Barbee’s failure to meet her goals is disappointing, Brown said.

Barbee said she is confident sponsors will rally close to the tricentennial.

“It’s just a matter of sponsors realizing 2016 is fast approaching,” she said. “It puts us a little further behind than we’d like, but we have a full-time event planner, and we’re a little behind, but it’s all going to come out really fast in the end.”

Smith said Barbee’s slow progress on fundraising is worrisome.

“I am absolutely concerned about it,” she said. “I am concerned about the high-dollar amount paid upfront and how the company’s performance is substantially short of projected sponsor revenue. That being said, there is still time for Barbee to perform by bringing in additional sponsors and helping to organize events.”

Smith said the city has put together a small steering committee, including the Interim CVB Director Creda Stewart, to work as closely as possible with Barbee to make sure plans for the tricentennial effectively move forward.

Brown said he is not dwelling on what happened in the past and is trying to move forward with the plans for the tricentennial.

“I’m not going to waste tricentennial planning time or the volunteer (committee’s) time trying to figure out what the hell happened,” he said. “We know what happened. Money has been spent, and we haven’t received anything for it.”

Brown said he wished the money used to hire Barbee had instead been used to hire a full-time tricentennial director, something the city now plans to do.

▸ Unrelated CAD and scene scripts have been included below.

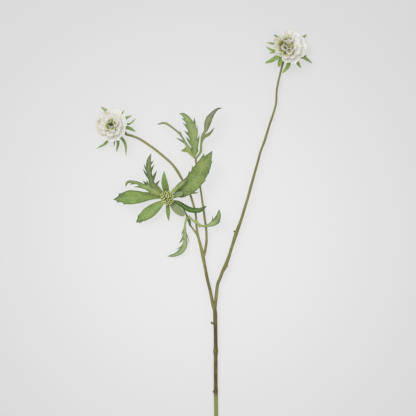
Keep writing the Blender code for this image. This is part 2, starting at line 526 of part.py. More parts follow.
# Leaves. rib: (x, y, z) rows from foot to tip. roll: turn of the blade about its rib in degrees, foot
# and tip. widths: (share of the length, half width). lobes: (side, share of the length at the foot,
# length, half width, angle from the rib in degrees); side is +1 to the right of the rib. fold: lift of
# the margins per millimetre from the rib.
LEAVES = {
    "leaf_rosette_left": dict(
        rib=[(-50.6, 47.3, 15.3), (-55, 48, 15.5), (-62, 48.8, 17), (-78, 48, 18.5), (-94, 47.6, 17.4),
             (-107, 46, 14.6), (-116.2, 44.6, 12)],
        roll=(0, 4), fold=0.10,
        widths=[(0, 1.6), (0.08, 2.6), (0.18, 3.8), (0.28, 4.6), (0.46, 7.6), (0.58, 8.8), (0.67, 9.2),
                (0.77, 7.6), (0.86, 4.6), (0.93, 2.2), (1, 0.4)],
        lobes=[(1, 0.79, 3.0, 0.9, -8), (-1, 0.72, 2.8, 1.0, -4), (-1, 0.85, 3.2, 0.8, -10)],
    ),
    "leaf_rosette_low": dict(
        rib=[(-49.4, 43.6, 15.2), (-52, 41.2, 15), (-57, 37.6, 15.6), (-67, 30, 15), (-78, 22, 11.5),
             (-86.6, 15, 7)],
        roll=(0, -6), fold=0.12,
        widths=[(0, 1.5), (0.1, 3.4), (0.27, 5.9), (0.45, 7.4), (0.6, 7.4), (0.76, 5.6), (0.89, 3.0),
                (0.96, 1.4), (1, 0.3)],
        lobes=[(1, 0.74, 3.0, 0.9, -10), (-1, 0.82, 3.0, 0.8, -12)],
    ),
    "leaf_rosette_cut": dict(
        rib=[(-50.6, 51, 15.8), (-53.4, 53.2, 17.2), (-58, 56.6, 19.5), (-64, 62, 22.5), (-67.6, 73, 26),
             (-70, 86, 28), (-69.2, 96, 28), (-66.4, 104.5, 26)],
        roll=(0, 10), fold=0.14,
        widths=[(0, 1.5), (0.1, 3.6), (0.22, 5.0), (0.3, 3.9), (0.5, 3.3), (0.7, 3.3), (0.85, 2.6),
                (1, 0.35)],
        lobes=[(-1, 0.22, 13, 2.28, 26), (1, 0.24, 9, 1.68, 42), (1, 0.40, 12.5, 1.8, 32),
               (-1, 0.46, 12, 1.8, 20), (1, 0.58, 10.5, 1.56, 26), (-1, 0.60, 8.5, 1.44, 18),
               (1, 0.72, 7, 1.32, 24)],
    ),
    "leaf_rosette_curled": dict(
        rib=[(-54, 50, 18.8), (-57, 51.8, 20.2), (-62, 54.6, 23.2), (-72, 59.6, 26.4), (-82, 65, 28),
             (-91, 67.4, 27.4), (-97.5, 66.6, 24.6), (-99.6, 60.6, 22)],
        roll=(-8, -30), fold=0.1,
        widths=[(0, 1.2), (0.1, 2.8), (0.22, 3.9), (0.36, 3.4), (0.5, 2.5), (0.75, 1.9), (0.9, 1.5),
                (1, 0.3)],
        lobes=[(-1, 0.16, 15, 1.68, 20), (-1, 0.42, 12, 1.68, 18), (1, 0.30, 9.5, 1.92, 34),
               (-1, 0.66, 6, 1.2, 24)],
    ),
    "leaf_rosette_great": dict(
        rib=[(-40, 49.6, 15.4), (-36, 51.0, 15.8), (-29.3, 53.8, 17.8), (-19.5, 60.8, 20.6),
             (-11, 69.4, 23.4), (-2.6, 82.2, 26.6), (4.7, 94.9, 28), (8.8, 101.7, 27.8),
             (12.1, 107.5, 27)],
        roll=(0, -8), fold=0.12,
        widths=[(0, 1.6), (0.07, 3.4), (0.143, 7.2), (0.29, 10.2), (0.44, 11.0), (0.635, 10.4),
                (0.75, 9.0), (0.817, 7.2), (0.9, 3.8), (1, 0.4)],
        lobes=[(-1, 0.28, 5, 1.2, 16), (-1, 0.45, 6, 1.2, 16), (-1, 0.56, 5.4, 1.1, 24),
               (-1, 0.76, 8.4, 1.2, -9), (1, 0.26, 8.6, 1.4, 36), (1, 0.48, 4.4, 1.1, 18),
               (1, 0.62, 3.0, 1.0, 2), (1, 0.78, 5.0, 0.9, -17)],
    ),
    "leaf_rosette_fold": dict(
        rib=[(-40.8, 52.6, 18.6), (-38.6, 55.4, 20.2), (-33, 59.6, 22.8), (-27, 65, 25),
             (-20.5, 70.6, 27)],
        roll=(30, 40), fold=0.2,
        widths=[(0, 1.2), (0.25, 2.8), (0.6, 3.6), (0.85, 2.2), (1, 0.35)],
        lobes=[],
    ),
    "leaf_rosette_dark": dict(
        rib=[(-37.8, 42.8, 18.3), (-32.5, 41, 18.2), (-28.6, 38.6, 18), (-23.4, 34.8, 17.4),
             (-16.9, 31.6, 17), (-9.1, 30.4, 17.2), (-2.6, 31.4, 18), (4.8, 36.6, 20.4)],
        roll=(20, 26), fold=0.16,
        widths=[(0, 1.4), (0.12, 2.4), (0.3, 3.4), (0.5, 3.6), (0.7, 3.4), (0.85, 2.5), (0.94, 1.3),
                (1, 0.3)],
        lobes=[],
    ),
    "leaf_pair_side": dict(
        rib=[(-18.6, 23.8, 9.7), (-15, 19.5, 11.6), (-11.4, 16.4, 12.2), (-6.4, 13.5, 12.4),
             (-1, 10.4, 12.4), (6, 11.2, 13), (13, 13.4, 14.6), (18, 18, 16.6), (20.6, 25, 18.4),
             (20.8, 32.4, 18.8)],
        roll=(0, 30), fold=0.2,
        widths=[(0, 1.0), (0.1, 1.5), (0.3, 1.5), (0.45, 1.6), (0.55, 2.4), (0.68, 4.0), (0.8, 4.0),
                (0.92, 2.2), (1, 0.3)],
        lobes=[(-1, 0.16, 5, 1.4, 28), (1, 0.26, 4.4, 1.4, 28), (-1, 0.54, 12.5, 2.24, 26),
               (1, 0.64, 5, 1.96, 24)],
    ),
    "leaf_pair_down": dict(
        rib=[(-21.4, 20.8, 10), (-22.8, 15, 9.8), (-23.6, 3, 8), (-22.8, -7.8, 6.4), (-23.9, -15.6, 5.6),
             (-28.4, -22.1, 4.9), (-36, -27, 4.3), (-46.4, -29, 4)],
        roll=(0, -10), fold=0.14,
        widths=[(0, 1.1), (0.1, 1.4), (0.3, 1.9), (0.45, 2.5), (0.58, 3.3), (0.7, 3.4), (0.82, 2.4),
                (0.92, 1.5), (1, 0.3)],
        lobes=[(1, 0.21, 7, 1.5, 26), (1, 0.31, 13, 2.1, 28), (1, 0.47, 15, 2.25, 13),
               (-1, 0.25, 14, 1.65, 13)],
    ),
    "leaf_pair_scale": dict(
        rib=[(-19.2, 20.6, 8.2), (-17.4, 16, 10.8), (-16.4, 9.4, 11.8)],
        roll=(0, 0), fold=0.1,
        widths=[(0, 0.9), (0.4, 1.8), (0.8, 1.2), (1, 0.3)],
        lobes=[],
    ),
    "leaf_tuft_middle": dict(
        rib=[(-10, 100.2, 9.4), (-10.2, 103, 10.6), (-10.8, 110, 14), (-12, 121, 18), (-13.9, 134, 21),
             (-18.9, 146.5, 24.5), (-25.5, 154.2, 25), (-30.6, 155, 22.6)],
        roll=(0, -14), fold=0.14,
        widths=[(0, 1.1), (0.05, 2.0), (0.12, 4.6), (0.2, 4.2), (0.26, 3.4), (0.34, 4.4), (0.46, 6.0),
                (0.62, 5.4), (0.8, 3.8), (0.92, 1.9), (1, 0.35)],
        lobes=[(-1, 0.22, 13, 2.28, 28), (-1, 0.38, 12.5, 2.28, 26), (-1, 0.56, 11.5, 1.8, 12),
               (1, 0.18, 13, 2.64, 18), (1, 0.40, 12.5, 1.92, 14), (1, 0.58, 9, 1.68, 20),
               (-1, 0.72, 8.5, 1.32, 6)],
    ),
    "leaf_tuft_left": dict(
        rib=[(-11, 98.6, 8.2), (-13, 100.8, 8.4), (-16.5, 106.5, 9.8), (-19.8, 113, 12), (-24, 121, 14.6),
             (-29.5, 128.8, 16.4), (-37.7, 136.2, 17.8), (-46, 142, 18), (-52, 143.5, 17.2),
             (-59.2, 141.7, 14.6)],
        roll=(0, -26), fold=0.16,
        widths=[(0, 1.1), (0.05, 1.3), (0.12, 3.0), (0.2, 3.0), (0.32, 1.4), (0.5, 1.2), (0.7, 1.2),
                (0.84, 1.6), (0.94, 1.1), (1, 0.3)],
        lobes=[(-1, 0.30, 15, 1.49, 24), (-1, 0.14, 8.5, 2.7, 62), (1, 0.46, 6, 1.22, 20)],
    ),
    "leaf_tuft_right": dict(
        rib=[(-8.4, 98.6, 8.4), (-6.6, 101, 8.8), (-3, 106.6, 10.4), (-2, 117, 13.4), (-0.6, 127, 17.5),
             (4, 134.8, 20), (5.8, 142.5, 22), (9.4, 150.4, 23.8), (14, 157, 24.2), (19.2, 161.4, 23.8),
             (24.8, 162.6, 22)],
        roll=(10, 30), fold=0.16,
        widths=[(0, 1.1), (0.15, 1.5), (0.35, 1.6), (0.47, 1.8), (0.54, 3.0), (0.64, 4.6), (0.74, 4.0),
                (0.84, 2.4), (0.93, 1.3), (1, 0.3)],
        lobes=[(1, 0.29, 22, 3.2, 27), (-1, 0.55, 4, 1.0, 14), (-1, 0.66, 3.6, 1.0, 8)],
    ),
}


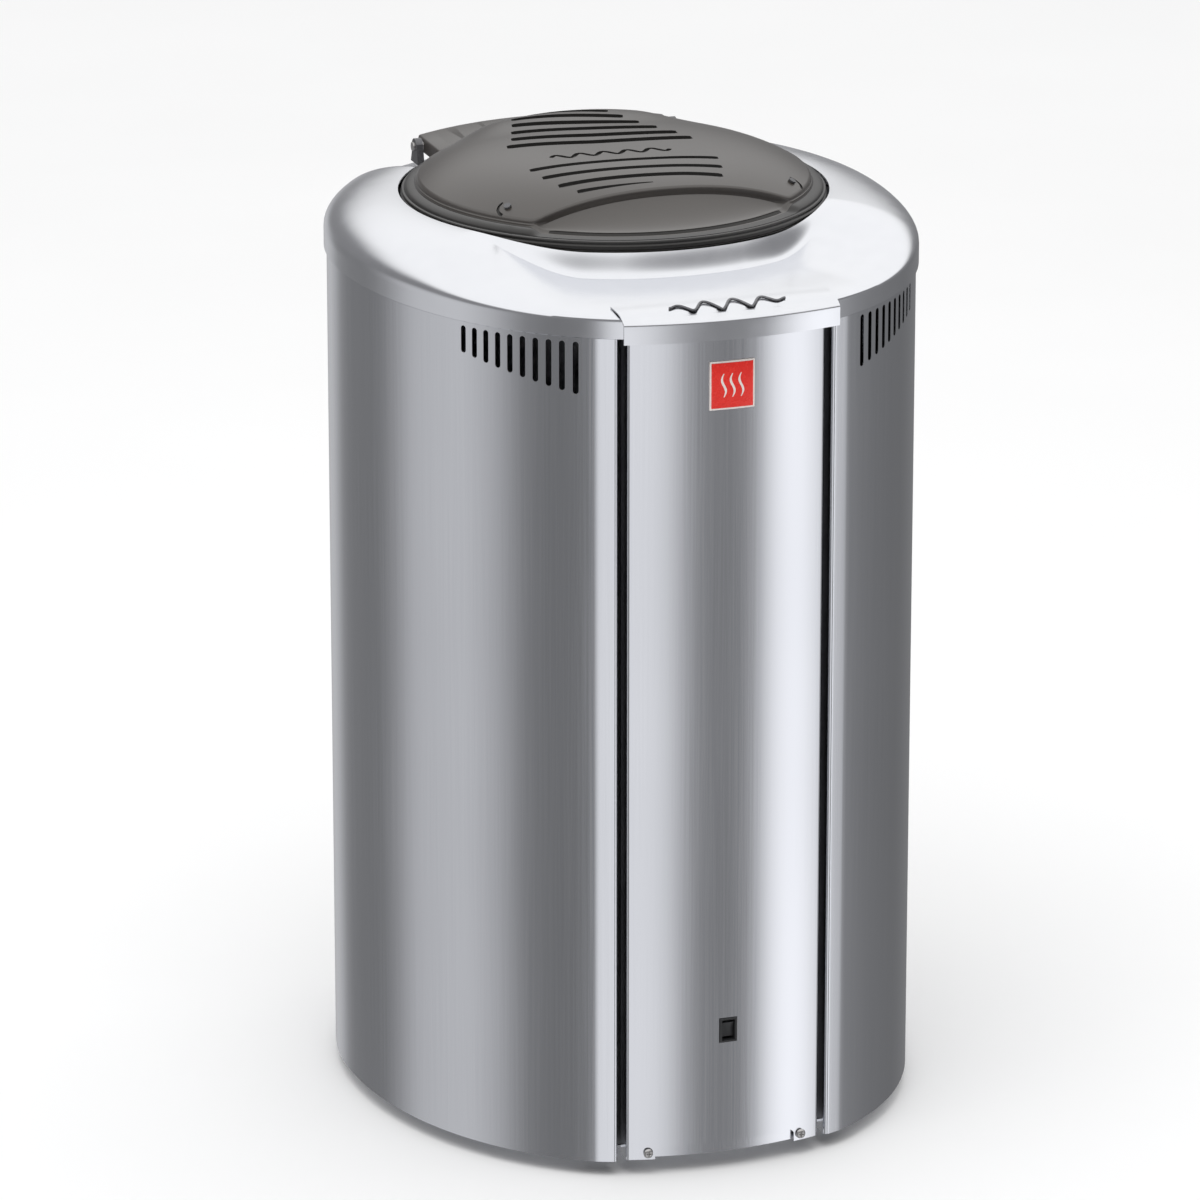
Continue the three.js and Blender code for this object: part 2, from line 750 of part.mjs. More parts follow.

“The fact is if I could change it, I would have already done it,” he said. “What we’re trying to do is make the most out of a situation fraught with problems and trying to deal with it.

“It’s like coming in after a storm and having no idea what you’re going to do because you can’t assess what all the damage is.”

The tricentennial will go on as planned, Brown said, and 365 days of events is not unachievable, despite being behind with fundraising.

“It will happen, and it’s going to be the best celebration this country has ever seen,” he said.